No entanto, essa percepção é desafiada quando as atribuições práticas do cargo não refletem a autonomia ou o poder decisório esperados, colocando em questão a legalidade dessa exclusão sob a legislação trabalhista vigente.
Um caso recentemente julgado pelo Tribunal Regional do Trabalho da 10ª Região, destacou a complexidade da aplicação do artigo 62, inciso II, da CLT, que isenta de horas extras os empregados que exercem cargos de gestão, desde que possuam poderes de mando e gestão equivalentes aos do empregador.
Neste caso, uma profissional que ocupava um suposto cargo de gestão em uma grande farmacêutica moveu uma ação trabalhista reivindicando o pagamento de horas extras, alegando que, apesar do título de sua posição, suas funções não envolviam autonomia ou poder decisório significativos que justificassem sua exclusão do pagamento de horas extras conforme previsto na legislação.
A argumentação central da profissional baseou-se na realidade de suas atividades diárias, que, segundo alegado, estavam mais alinhadas com funções operacionais e de execução do que com decisões estratégicas ou gerenciais, que caracterizariam um verdadeiro cargo de confiança.
Este argumento colocou em cheque a aplicação indiscriminada do artigo 62, II, da CLT, que muitas empresas utilizam para justificar jornadas de trabalho prolongadas sem a devida compensação.
O Tribunal, ao analisar o caso, pautou sua decisão em uma avaliação detalhada das responsabilidades reais da empregada, distanciando-se da nomenclatura do cargo para investigar a essência das atividades desempenhadas.

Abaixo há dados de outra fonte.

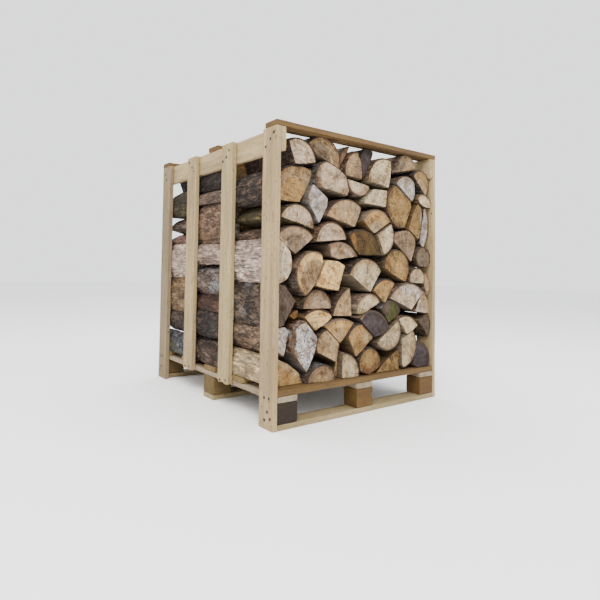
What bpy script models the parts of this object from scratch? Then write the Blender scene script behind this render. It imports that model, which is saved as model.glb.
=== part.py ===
"""A crate on a pallet foot, filled with split firewood in three rows.

Metres, +Z up. The origin is at the middle of the footprint, on the floor.
+X runs to the right across the open front, +Y runs back along the crate's sides.
"""

import math

import bmesh
import bpy
from mathutils import Vector

# Driving dimensions of the crate.
WIDTH = 0.950
DEPTH = 1.030
BOARD = 0.022
BLOCK_HEIGHT = 0.078
BLOCK_WIDTH = 0.093
EDGE_BOARD = 0.075
MIDDLE_BOARD = 0.090
DECK_BOARD = 0.095
DECK_COUNT = 5
UPRIGHT = 0.090
POST_HEIGHT = 1.120
SLAT_FOOT = 0.100
SLAT_PLACES = (-0.159, 0.175)
RAIL_HEIGHT = 0.092

# Touching pieces stand this far apart.
GAP = 0.0003

INNER = WIDTH / 2 - BOARD
FRONT = -DEPTH / 2
BACK = DEPTH / 2
STRINGER_BASE = BOARD + BLOCK_HEIGHT
DECK_BASE = STRINGER_BASE + BOARD
DECK_TOP = DECK_BASE + BOARD
RAIL_BASE = POST_HEIGHT - RAIL_HEIGHT

# Where the log ends stand, at the left and at the right side of each row.
ROW_FACES = {
    "front": (-0.465, -0.509),
    "middle": (-0.133, -0.155),
    "back": (0.195, 0.185),
}
ROW_BACKS = {
    "front": (-0.146, -0.180),
    "middle": (0.182, 0.168),
    "back": (0.508, 0.512),
}
# The middle row was stacked the other way round.
ROW_MIRRORED = {"front": False, "middle": True, "back": False}

# The ends are read from their flat faces. The logs behind are this much fuller all round.
FULLER = 0.004
# Logs of a row's stack press into each other by twice this much.
BITE = 0.0008
# One flat facet of bark for each stretch of this length.
FACET = 0.036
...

A conclusão foi de que, apesar do título gerencial, profissional não exercia, de fato, funções de gestão autônoma ou de mando, caracterizando-se, portanto, como elegível para o recebimento de horas extras. Esta decisão enfatizou a importância de uma análise substancial do conteúdo das funções exercidas pelo empregado, além da simples denominação do cargo, para determinar o direito às horas extras.
Para o Dr. João Vicente Sidou, Advogado da Reclamente e especialista em Direito do Trabalho, “As relações trabalhistas são ‘de realidade’, devendo o julgador ater-se às reais condições e circunstâncias experimentadas pelo trabalhador. Não basta que a função desempenhada pelo empregado seja precedida do prefixo “gerente”. A bem da verdade, o empregado somente poderá ser enquadrado como detentor de cargo de confiança quando estiver efetivamente investido de poderes de mando e gestão, tais como poderes para admitir, demitir e advertir funcionários, ou ponderes decisórios numa estratégia negocial, somados, ainda, à fidúcia diferenciada.
Cargos de confiança “fake” são usualmente adotados como esquiva ao pagamento das devidas horas extras àqueles que, justamente por sua dedicação, têm suas jornadas mais elásticas.”
Este veredito reverbera além das partes envolvidas, servindo como um alerta para empresas e profissionais de RH na classificação de cargos de gestão.
Ressalta-se a necessidade de uma clara distinção entre os cargos que efetivamente implicam em gestão e autonomia significativas – justificando assim a exclusão do regime de horas extras – e aqueles que, apesar de nomeados como tal, não conferem ao empregado poderes além das tarefas operacionais ou de execução.